Pilot studies: Two Polarstern expeditions have been carried out with the aim to align the sampling and analytical procedures. During ANT XXIII/1 (Bremerhaven-Cape Town, Oct/Nov 2005) we studied the distribution of a wide range of TEI in surface waters of the eastern Atlantic under influence of upwelling and Sahara dust inputs. In cooperation with a range of geochemists from labs in Germany, France, England, Sweden, Monaco we tested clean techniques to sample large volume surface waters without contamination from the ship. During a subsequent expedition (Drake Passage, ANT XXIII/3, Jan/Feb 2006) we sampled radionuclides in parallel with rare earth elements and their isotopes in coordination with the LEGOS lab in Toulouse.

 

Expedition program: During the International Polar Year GEOTRACES studies have been carried out with Polarstern in the Arctic (2007) and Antarctic (2008).

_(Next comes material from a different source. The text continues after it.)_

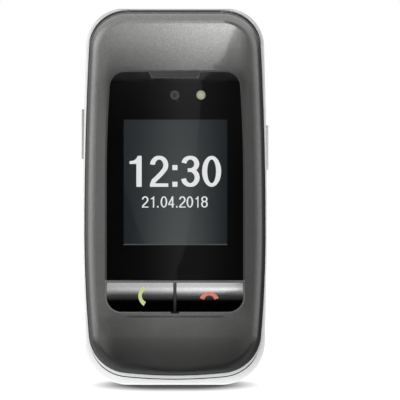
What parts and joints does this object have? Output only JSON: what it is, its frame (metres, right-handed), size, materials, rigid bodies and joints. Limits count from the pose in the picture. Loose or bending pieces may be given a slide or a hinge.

Our group has investigated the distribution of short-lived radionuclides (234Th, 210Po, 210Pb, 228Ra), again in coordination with studies of TEIs on Polarstern and on other ships.

In 2010 we have been involved in a METEOR expedition to the tropical Atlantic (M81/1) and RV PELAGIA expeditions (64PE319 and 64PE321) to the northwestern Atlantic to study the tracer field along the pathway of North Atlantic Deep Water.